If you think it was sent incorrectly, please contact your JIRA administrators: https://issues.apache.org/jira/secure/ContactAdministrators!default.jspa
For more information on JIRA, see: http://www.atlassian.com/software/jira

[jira] [Commented] (CASSANDRA-3927) demystify failure detector, consider partial failure handling, latency optimizations

Posted by "Peter Schuller (Commented) (JIRA)" <ji...@apache.org>.

    [ https://issues.apache.org/jira/browse/CASSANDRA-3927?page=com.atlassian.jira.plugin.system.issuetabpanels:comment-tabpanel&focusedCommentId=13210779#comment-13210779 ] 

Peter Schuller commented on CASSANDRA-3927:
-------------------------------------------

{quote}
Apology for being rude but JIRA is for bug and feature/improvements tracking. What is the concrete proposal of this ticket?
{quote}

Please do speak your mind, I much prefer honest criticism over holding back and being annoyed. My tendency to use JIRA is in part because my past experience with the mailing list archive has been very poor (e.g. not working in chrome at all, weird javascripty stuff, no idea if links are permanent even if they work), and I want something linkable and persistent.

{quote}
Please don't assume we're stupid
{quote}

I am not, and I'm sorry if it came across that way. Is everything here old news to absolutely everyone? Because the fact is that in various talks, discussions, blog posts etc, I have only ever, as far as I can recall, heard people refer to to the AFD paper and/or the accrual failure detector in very vague terms, and in a way which, at least to me, implies a sense of non-triviality and that there is something more significant going on there. I've never, as far as I can recall, heard/seen anyone just flat out say "it looks at the ratio between the time since last heartbeat with the average over the past N heartbeats and thresholds" or anything along those lines.

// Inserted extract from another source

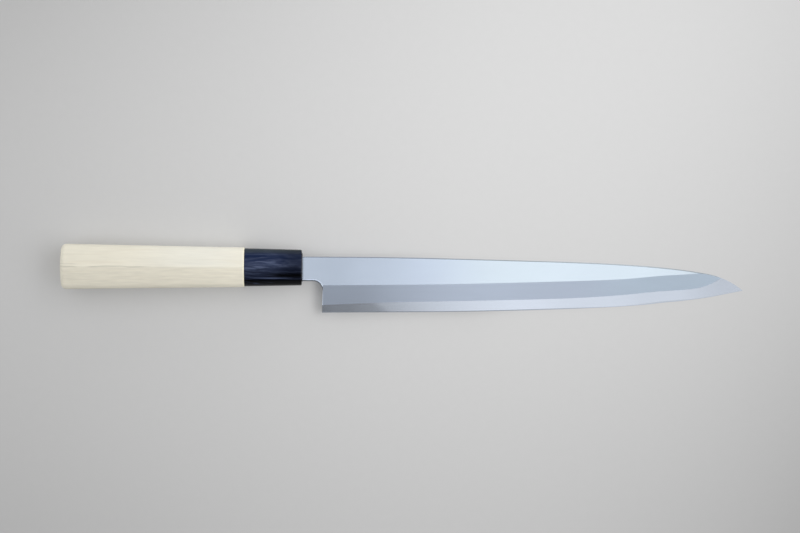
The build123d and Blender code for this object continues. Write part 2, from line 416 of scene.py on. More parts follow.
def grip_sections(height, rise, depth):
    """Outlines of the handle, one row for each height, rise and depth, run round from the ridge by way of the
    spine's side and the flat underside back to the ridge.

    The right half is a ridge arc, a facet arc that bulges by the crown, a cheek arc tangent to facet and
    side, the straight side, a flank arc tangent to side and underside, and an arc down to the flat's edge.
    The left half mirrors it."""
    half, cheek, flank = height / 2, CHEEK_SHARE * rise, FLANK_SHARE * depth
    land = LAND_SHARE * height
    zeros, ones = np.zeros_like(half), np.ones_like(half)

    # Facet arc through the ridge and the cheek corner
    chord_y, chord_z = half, cheek - rise
    chord = np.hypot(chord_y, chord_z)
    facet_radius = (chord**2 / 4 + FACET_CROWN**2) / 2 / FACET_CROWN
    out_y, out_z = -chord_z / chord, chord_y / chord
    facet_y = chord_y / 2 - out_y * (facet_radius - FACET_CROWN)
    facet_z = rise + chord_z / 2 - out_z * (facet_radius - FACET_CROWN)

    # Ridge arc inside both facets, and cheek arc inside facet and side
    ridge_z = facet_z + np.sqrt((facet_radius - RIDGE_ROUND) ** 2 - facet_y**2)
    ridge_turn = np.arctan2(ridge_z - facet_z, -facet_y)
    cheek_y = half - CHEEK_ROUND
    cheek_z = facet_z + np.sqrt((facet_radius - CHEEK_ROUND) ** 2 - (cheek_y - facet_y) ** 2)
    cheek_turn = np.arctan2(cheek_z - facet_z, cheek_y - facet_y)

    # Underside circle through the side's foot and the flat's edge, and flank arc inside side and underside
    under_z = (half**2 - land**2 + flank**2 - depth**2) / 2 / (depth - flank)
    under_radius = np.hypot(half, flank + under_z)
    flank_z = under_z - np.sqrt((under_radius - CHEEK_ROUND) ** 2 - cheek_y**2)
    flank_turn = np.arctan2(flank_z - under_z, cheek_y)
    land_turn = np.arctan2(-depth - under_z, land)

    right = np.concatenate(
        [
            arc_points((zeros, ridge_z), RIDGE_ROUND * ones, np.pi / 2 * ones, ridge_turn, RIDGE_POINTS),
            arc_points((facet_y, facet_z), facet_radius, ridge_turn, cheek_turn, FACET_POINTS)[:, 1:],
            arc_points((cheek_y, cheek_z), CHEEK_ROUND * ones, cheek_turn, zeros, CHEEK_POINTS)[:, 1:],
            arc_points((cheek_y, flank_z), CHEEK_ROUND * ones, zeros, flank_turn, FLANK_POINTS),
            arc_points((zeros, under_z), under_radius, flank_turn, land_turn, UNDER_POINTS)[:, 1:],
            np.stack([land / 2, -depth], -1)[:, None],
            np.stack([zeros, -depth], -1)[:, None],
        ],
        axis=1,
    )
    left = right[:, -2:0:-1] * (-1, 1)
    return np.concatenate([right, left], axis=1)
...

I only incidentally realized what it was doing as a result of having to look at the code carefully for other reasons, and I actually spent extra time double-checking the code just because I thought I was missing something since I had gotten the impression it was doing more than just that.

Other than the overall "people mention the AFD all the time" bit, I have just gotten the general feel that behavior of the FD is a bit opaque. (E.g. Look at the work Paul had to do for CASSANDRA-2597. And why is there an enforced maximum convict threshold? Would anyone ever do that on a timeout if it was obvious it was "just" a timeout (more or less)? And how come we have all this theory going on about how to determine when something is down in some kind of statistically smart fashion, yet just poke a box back up when a heartbeat is seen? It doesn't feel consistent. And yes I could suggest patches to those, but what would my motivation be to "remove limitation on phi" that doesn't have something like this ticket as necessary background?)

All in all, I legitimately believed (and still believe, even though I'm sure you specifically know the FD very well, and I'm talking generally) that there are plenty of people who don't know how it works - I don't think I was alone. And even without being a developer, just operating a cluster, that one sentence description of how the FD works is insanely useful in production when trying to understand what's happening and being able to predict the behavior of a cluster under hypothesized conditions - yet it is never really communicated (or maybe I'm just missing it).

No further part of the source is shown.